In its February announcement, the European Council said the commission should consider whether to allow geological carbon storage in other countries, as long as they were aligned with EU safety and environmental standards.

Kasia Wilk, head of public affairs and policy for Europe and Asia at renewable energy company Drax, observed in a blog last year that credits sold outside the EU “could not be subject to the same high standards, unless they are being given the option to comply with the voluntary framework”.  

Meanwhile, Stoefs notes: “We’re actually supporting greenwashing activities outside Europe that we are banning and restricting ourselves within our continent.”

The framework is one of numerous attempts by the EU to stop organisations from using carbon removals to mislead consumers and investors. In February, MEPs confirmed a ban on companies making green claims based only on their use of carbon offsets. Companies must have reduced their emissions by as much as possible, and used offsets — which must be certified under the CRCF — only for “residual emissions”, in order to make such a claim. 

These restrictions, together with the CRCF, are intended to work alongside the green claims directive — another piece of pending EU legislation intended to protect consumers from greenwashing. 
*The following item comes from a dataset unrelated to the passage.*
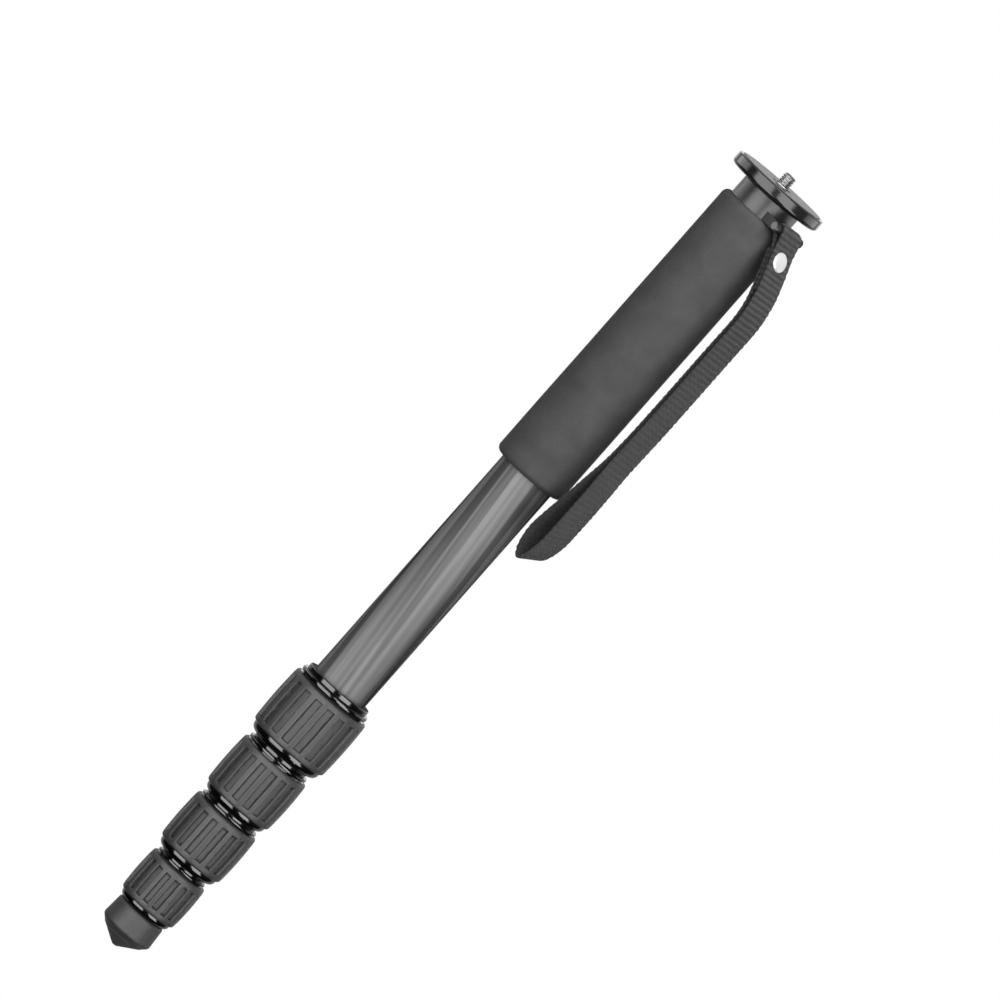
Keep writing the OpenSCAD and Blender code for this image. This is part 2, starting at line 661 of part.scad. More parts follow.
platform_disc();
platform_pad();
camera_stud();
stud_grub_screw();
platform_washer();
retaining_ring();
top_collar();
foam_grip();
strap_lug();
lug_pin();
lug_screws();
wrist_strap();
rivet_cap();
rivet_back();
tube(1);  // tube_1
tube(2);  // tube_2
tube(3);  // tube_3
tube(4);  // tube_4
tube(5);  // tube_5
guide_shims(2);  // guide_shims_2
guide_shims(3);  // guide_shims_3
guide_shims(4);  // guide_shims_4
guide_shims(5);  // guide_shims_5
lock_sleeve(1);  // lock_sleeve_1
lock_sleeve(2);  // lock_sleeve_2
lock_sleeve(3);  // lock_sleeve_3
lock_sleeve(4);  // lock_sleeve_4
lock_collet(1);  // lock_collet_1
lock_collet(2);  // lock_collet_2
lock_collet(3);  // lock_collet_3
lock_collet(4);  // lock_collet_4
lock_nut(1);  // lock_nut_1
lock_nut(2);  // lock_nut_2
lock_nut(3);  // lock_nut_3
lock_nut(4);  // lock_nut_4
lock_grip(1);  // lock_grip_1
lock_grip(2);  // lock_grip_2
lock_grip(3);  // lock_grip_3
lock_grip(4);  // lock_grip_4
dust_seal(1);  // dust_seal_1
dust_seal(2);  // dust_seal_2
dust_seal(3);  // dust_seal_3
dust_seal(4);  // dust_seal_4
foot_plug();
rubber_foot();
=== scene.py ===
import json
import math

import bmesh
import bpy
from mathutils import Matrix, Vector


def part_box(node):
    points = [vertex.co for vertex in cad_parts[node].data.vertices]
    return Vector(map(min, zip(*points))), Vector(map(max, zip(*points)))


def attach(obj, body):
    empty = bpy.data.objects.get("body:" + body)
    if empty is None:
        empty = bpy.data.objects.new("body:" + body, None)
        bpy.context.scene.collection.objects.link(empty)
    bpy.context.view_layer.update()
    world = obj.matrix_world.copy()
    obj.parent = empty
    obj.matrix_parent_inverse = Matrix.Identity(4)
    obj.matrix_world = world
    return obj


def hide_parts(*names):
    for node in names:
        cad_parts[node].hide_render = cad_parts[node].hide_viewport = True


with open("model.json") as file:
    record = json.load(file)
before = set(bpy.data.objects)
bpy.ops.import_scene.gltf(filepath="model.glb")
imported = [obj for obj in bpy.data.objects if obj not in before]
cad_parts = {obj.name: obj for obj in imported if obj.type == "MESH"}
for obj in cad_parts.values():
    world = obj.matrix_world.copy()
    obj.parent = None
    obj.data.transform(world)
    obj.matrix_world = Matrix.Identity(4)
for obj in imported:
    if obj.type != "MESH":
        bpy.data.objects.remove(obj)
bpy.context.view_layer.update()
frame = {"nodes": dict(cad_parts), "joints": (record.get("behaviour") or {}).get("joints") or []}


# The studio: a long lens stands low in front of the pole, rolled so that the folded pole runs from
# the lower left to the upper right. It sees everything as it is, without a film's tones.


def toward(turn, tilt):
    """The direction that lies this far round the pole and this far up, in radians."""
    return Vector((math.cos(turn) * math.cos(tilt), math.sin(turn) * math.cos(tilt),
                   math.sin(tilt)))


scene = bpy.context.scene
scene.view_settings.view_transform = "Standard"
lens_turn = math.radians(-50)
lens_rise = math.radians(5.5)
lens_roll = math.radians(41.4)
lens_length = 488.7
lens_distance = 6.0
aim_height = 0.2625
aim_shift = 0.0018
back = toward(lens_turn, lens_rise)
across = Vector((-math.sin(lens_turn), math.cos(lens_turn), 0))
up = back.cross(across)
right = math.cos(lens_roll) * across + math.sin(lens_roll) * up
rise = math.cos(lens_roll) * up - math.sin(lens_roll) * across
camera = bpy.data.objects.new("camera", bpy.data.cameras.new("camera"))
camera.data.sensor_width = 36
camera.data.lens = lens_length
camera.data.clip_end = 100
camera.matrix_world = Matrix((right, rise, back)).transposed().to_4x4()
camera.location = Vector((0, 0, aim_height)) - aim_shift * across + back * lens_distance
scene.collection.objects.link(camera)
scene.camera = camera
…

“You shouldn’t really be using removals to offset anything,” Preston Aragonès says. “We would very much like to see a green claims [directive], which effectively bans the term ‘carbon neutral’ for organisations for anything that is not a country, so that we can actually have clarity on how much each entity is emitting.

“If they wanted to pay for removals, that’s fine to report that as well, but to portray it as ‘carbon neutral’ is misleading,” he adds.